» SUPPLIED DATA:
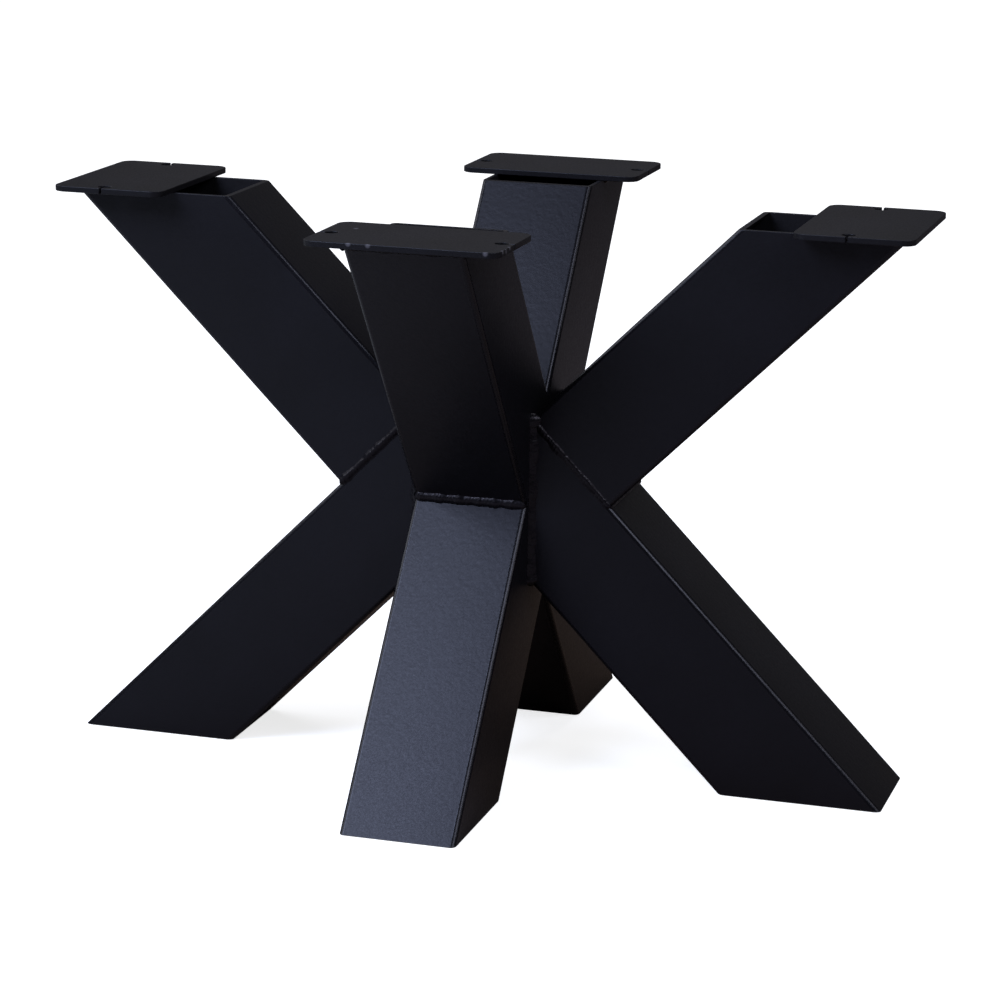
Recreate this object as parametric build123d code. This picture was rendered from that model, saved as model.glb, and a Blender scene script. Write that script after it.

--

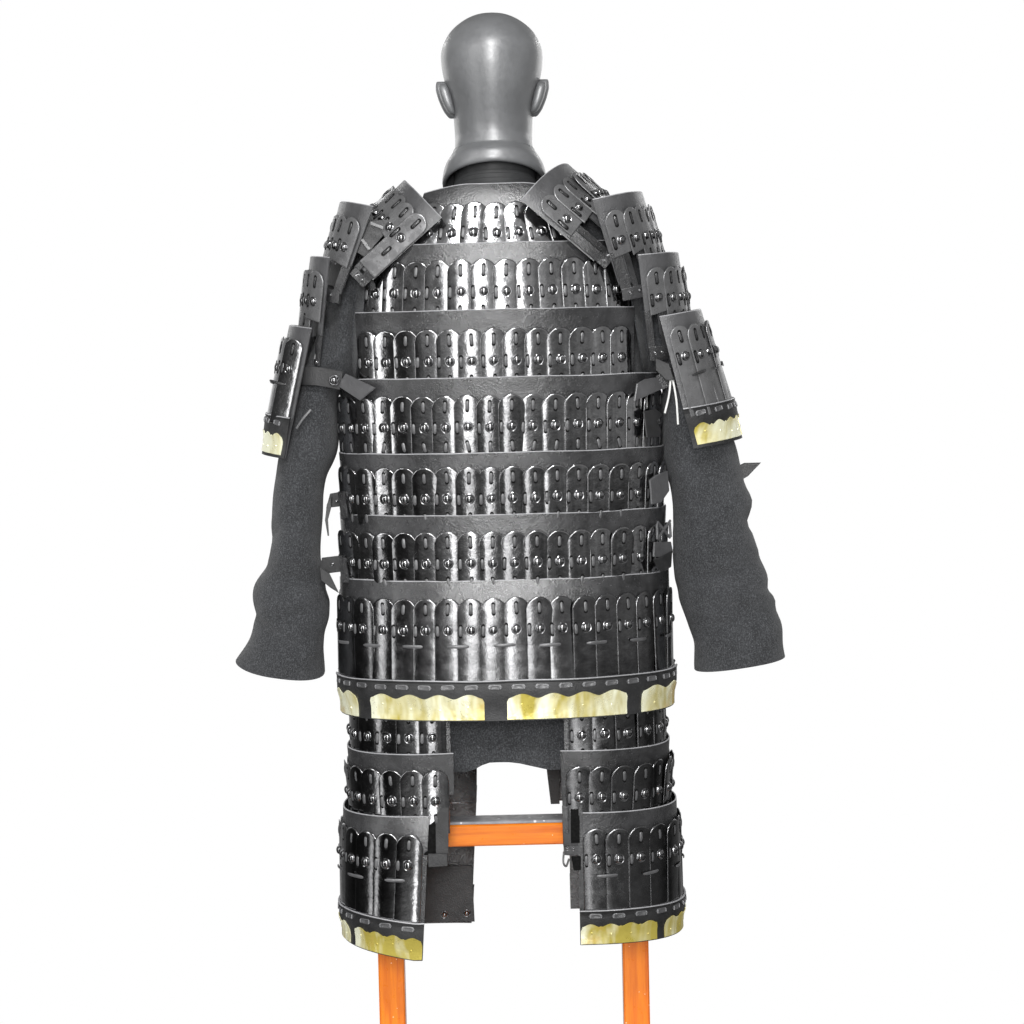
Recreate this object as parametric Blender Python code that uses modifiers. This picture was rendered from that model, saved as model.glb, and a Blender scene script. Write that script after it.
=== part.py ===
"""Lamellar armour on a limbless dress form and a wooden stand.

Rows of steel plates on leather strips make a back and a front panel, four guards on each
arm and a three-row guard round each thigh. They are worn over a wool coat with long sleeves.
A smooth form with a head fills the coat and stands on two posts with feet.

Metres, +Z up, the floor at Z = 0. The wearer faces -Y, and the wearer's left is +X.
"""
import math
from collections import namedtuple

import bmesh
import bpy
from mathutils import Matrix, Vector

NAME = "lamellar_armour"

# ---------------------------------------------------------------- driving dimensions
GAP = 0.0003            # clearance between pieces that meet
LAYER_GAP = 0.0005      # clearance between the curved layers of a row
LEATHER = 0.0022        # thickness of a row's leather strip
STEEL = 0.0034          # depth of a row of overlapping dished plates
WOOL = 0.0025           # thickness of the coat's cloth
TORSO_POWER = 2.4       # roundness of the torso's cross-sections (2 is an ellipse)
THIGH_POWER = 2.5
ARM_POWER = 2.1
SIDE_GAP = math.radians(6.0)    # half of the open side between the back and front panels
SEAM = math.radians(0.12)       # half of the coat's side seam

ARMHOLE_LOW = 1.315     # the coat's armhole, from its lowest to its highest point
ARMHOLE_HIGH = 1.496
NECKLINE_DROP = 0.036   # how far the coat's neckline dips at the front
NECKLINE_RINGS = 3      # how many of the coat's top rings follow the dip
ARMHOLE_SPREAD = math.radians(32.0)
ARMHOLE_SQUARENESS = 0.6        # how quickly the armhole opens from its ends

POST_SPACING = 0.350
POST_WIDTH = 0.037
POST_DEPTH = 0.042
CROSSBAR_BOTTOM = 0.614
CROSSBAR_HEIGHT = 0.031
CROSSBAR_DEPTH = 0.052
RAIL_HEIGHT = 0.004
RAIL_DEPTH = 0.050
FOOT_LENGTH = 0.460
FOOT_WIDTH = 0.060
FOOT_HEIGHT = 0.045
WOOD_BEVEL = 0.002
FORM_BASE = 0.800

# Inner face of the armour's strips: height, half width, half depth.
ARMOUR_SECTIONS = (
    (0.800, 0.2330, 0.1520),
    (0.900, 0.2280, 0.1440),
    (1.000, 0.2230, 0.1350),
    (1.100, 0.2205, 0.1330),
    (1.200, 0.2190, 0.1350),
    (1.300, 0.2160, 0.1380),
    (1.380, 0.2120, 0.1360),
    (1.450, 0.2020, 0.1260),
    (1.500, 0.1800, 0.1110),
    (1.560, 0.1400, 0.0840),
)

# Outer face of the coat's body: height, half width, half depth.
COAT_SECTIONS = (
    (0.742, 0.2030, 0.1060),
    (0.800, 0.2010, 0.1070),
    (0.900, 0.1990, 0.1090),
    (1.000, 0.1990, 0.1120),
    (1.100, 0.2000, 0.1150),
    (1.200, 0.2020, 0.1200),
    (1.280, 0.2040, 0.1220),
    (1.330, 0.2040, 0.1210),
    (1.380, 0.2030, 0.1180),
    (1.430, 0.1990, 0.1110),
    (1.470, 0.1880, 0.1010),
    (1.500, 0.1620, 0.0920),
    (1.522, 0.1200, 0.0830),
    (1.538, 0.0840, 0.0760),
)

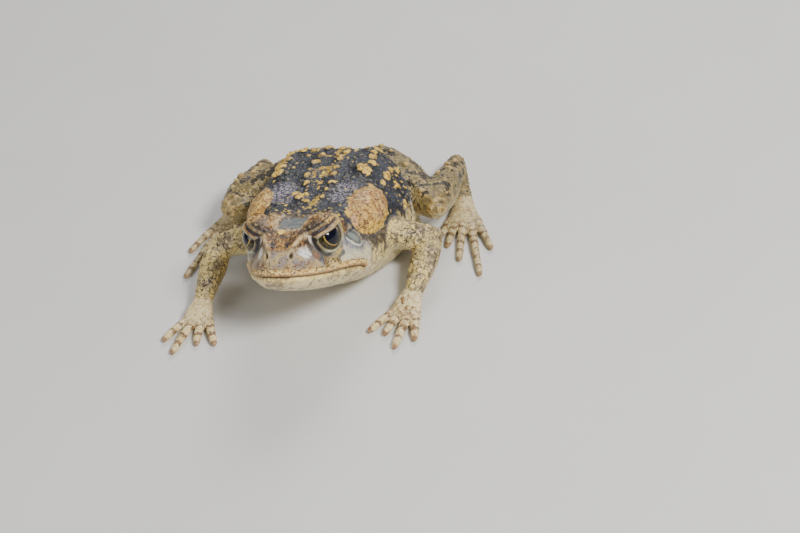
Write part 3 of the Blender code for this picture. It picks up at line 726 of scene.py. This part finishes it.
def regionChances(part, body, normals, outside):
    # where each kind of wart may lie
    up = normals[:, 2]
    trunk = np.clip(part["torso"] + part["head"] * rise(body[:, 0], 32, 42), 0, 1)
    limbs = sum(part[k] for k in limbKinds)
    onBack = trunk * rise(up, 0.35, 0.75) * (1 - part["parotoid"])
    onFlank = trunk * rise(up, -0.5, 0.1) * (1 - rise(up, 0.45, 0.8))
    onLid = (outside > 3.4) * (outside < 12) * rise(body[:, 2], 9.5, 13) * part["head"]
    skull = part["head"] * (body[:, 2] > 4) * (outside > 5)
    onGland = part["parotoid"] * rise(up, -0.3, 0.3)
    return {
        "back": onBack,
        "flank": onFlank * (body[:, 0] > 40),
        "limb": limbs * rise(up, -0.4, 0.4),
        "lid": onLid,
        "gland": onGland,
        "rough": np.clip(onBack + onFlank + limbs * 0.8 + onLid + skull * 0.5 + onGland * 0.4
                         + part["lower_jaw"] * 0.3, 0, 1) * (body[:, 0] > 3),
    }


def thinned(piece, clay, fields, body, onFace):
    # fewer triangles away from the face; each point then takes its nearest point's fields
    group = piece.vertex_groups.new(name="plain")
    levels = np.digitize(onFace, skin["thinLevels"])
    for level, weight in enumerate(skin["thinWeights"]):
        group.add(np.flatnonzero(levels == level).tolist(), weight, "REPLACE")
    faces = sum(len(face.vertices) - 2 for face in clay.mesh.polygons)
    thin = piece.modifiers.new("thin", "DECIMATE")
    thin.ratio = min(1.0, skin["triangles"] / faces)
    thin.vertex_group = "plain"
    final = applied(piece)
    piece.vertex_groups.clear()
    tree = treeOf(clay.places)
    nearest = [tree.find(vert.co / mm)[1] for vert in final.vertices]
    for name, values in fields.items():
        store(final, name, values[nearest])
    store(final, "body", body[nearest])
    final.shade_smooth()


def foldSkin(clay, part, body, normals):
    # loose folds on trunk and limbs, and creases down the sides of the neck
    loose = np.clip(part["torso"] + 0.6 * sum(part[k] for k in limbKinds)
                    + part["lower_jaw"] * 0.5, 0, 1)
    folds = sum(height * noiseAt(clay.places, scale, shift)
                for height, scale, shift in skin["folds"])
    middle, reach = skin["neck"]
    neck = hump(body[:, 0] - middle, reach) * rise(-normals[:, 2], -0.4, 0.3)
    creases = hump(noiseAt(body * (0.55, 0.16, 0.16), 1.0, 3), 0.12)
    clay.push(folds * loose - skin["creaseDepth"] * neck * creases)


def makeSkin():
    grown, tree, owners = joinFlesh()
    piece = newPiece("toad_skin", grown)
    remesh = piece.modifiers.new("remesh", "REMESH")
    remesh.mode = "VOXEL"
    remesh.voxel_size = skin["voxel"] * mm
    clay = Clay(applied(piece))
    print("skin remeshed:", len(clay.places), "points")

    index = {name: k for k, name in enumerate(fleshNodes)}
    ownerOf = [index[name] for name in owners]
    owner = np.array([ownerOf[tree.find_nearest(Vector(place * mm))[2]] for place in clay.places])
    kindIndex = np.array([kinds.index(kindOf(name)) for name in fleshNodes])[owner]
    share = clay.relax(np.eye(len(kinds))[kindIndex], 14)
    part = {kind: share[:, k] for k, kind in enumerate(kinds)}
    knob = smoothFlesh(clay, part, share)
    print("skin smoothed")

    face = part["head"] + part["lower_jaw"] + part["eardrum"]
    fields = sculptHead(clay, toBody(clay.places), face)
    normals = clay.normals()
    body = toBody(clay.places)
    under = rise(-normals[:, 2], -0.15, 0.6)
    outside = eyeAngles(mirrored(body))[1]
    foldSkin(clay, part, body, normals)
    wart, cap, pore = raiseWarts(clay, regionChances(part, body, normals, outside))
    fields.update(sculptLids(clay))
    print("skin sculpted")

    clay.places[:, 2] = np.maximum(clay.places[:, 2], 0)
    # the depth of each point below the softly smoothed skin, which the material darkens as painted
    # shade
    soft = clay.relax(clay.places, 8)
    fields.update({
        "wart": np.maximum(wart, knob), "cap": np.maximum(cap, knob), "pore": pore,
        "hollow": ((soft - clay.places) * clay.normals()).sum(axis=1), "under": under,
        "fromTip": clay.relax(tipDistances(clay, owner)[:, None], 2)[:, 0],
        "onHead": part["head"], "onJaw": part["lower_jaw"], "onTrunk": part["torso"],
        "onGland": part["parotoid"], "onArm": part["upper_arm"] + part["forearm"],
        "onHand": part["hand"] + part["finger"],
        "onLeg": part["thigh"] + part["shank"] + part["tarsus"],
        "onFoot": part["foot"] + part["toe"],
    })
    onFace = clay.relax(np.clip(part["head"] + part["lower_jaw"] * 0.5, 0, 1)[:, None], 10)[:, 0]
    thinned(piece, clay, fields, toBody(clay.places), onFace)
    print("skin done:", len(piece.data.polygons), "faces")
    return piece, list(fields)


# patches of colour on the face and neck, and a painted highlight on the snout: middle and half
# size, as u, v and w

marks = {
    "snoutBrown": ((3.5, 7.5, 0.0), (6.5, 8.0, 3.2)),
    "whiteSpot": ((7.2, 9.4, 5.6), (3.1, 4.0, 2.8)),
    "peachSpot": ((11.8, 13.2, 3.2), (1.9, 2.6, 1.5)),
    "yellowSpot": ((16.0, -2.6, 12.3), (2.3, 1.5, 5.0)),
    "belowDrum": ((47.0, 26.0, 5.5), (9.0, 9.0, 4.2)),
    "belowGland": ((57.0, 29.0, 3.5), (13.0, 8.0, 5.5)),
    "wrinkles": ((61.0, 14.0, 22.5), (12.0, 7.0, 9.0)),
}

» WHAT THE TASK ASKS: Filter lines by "Write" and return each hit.

» FINISHED ANSWER:
Recreate this object as parametric build123d code. This picture was rendered from that model, saved as model.glb, and a Blender scene script. Write that script after it.
Recreate this object as parametric Blender Python code that uses modifiers. This picture was rendered from that model, saved as model.glb, and a Blender scene script. Write that script after it.
Write part 3 of the Blender code for this picture. It picks up at line 726 of scene.py. This part finishes it.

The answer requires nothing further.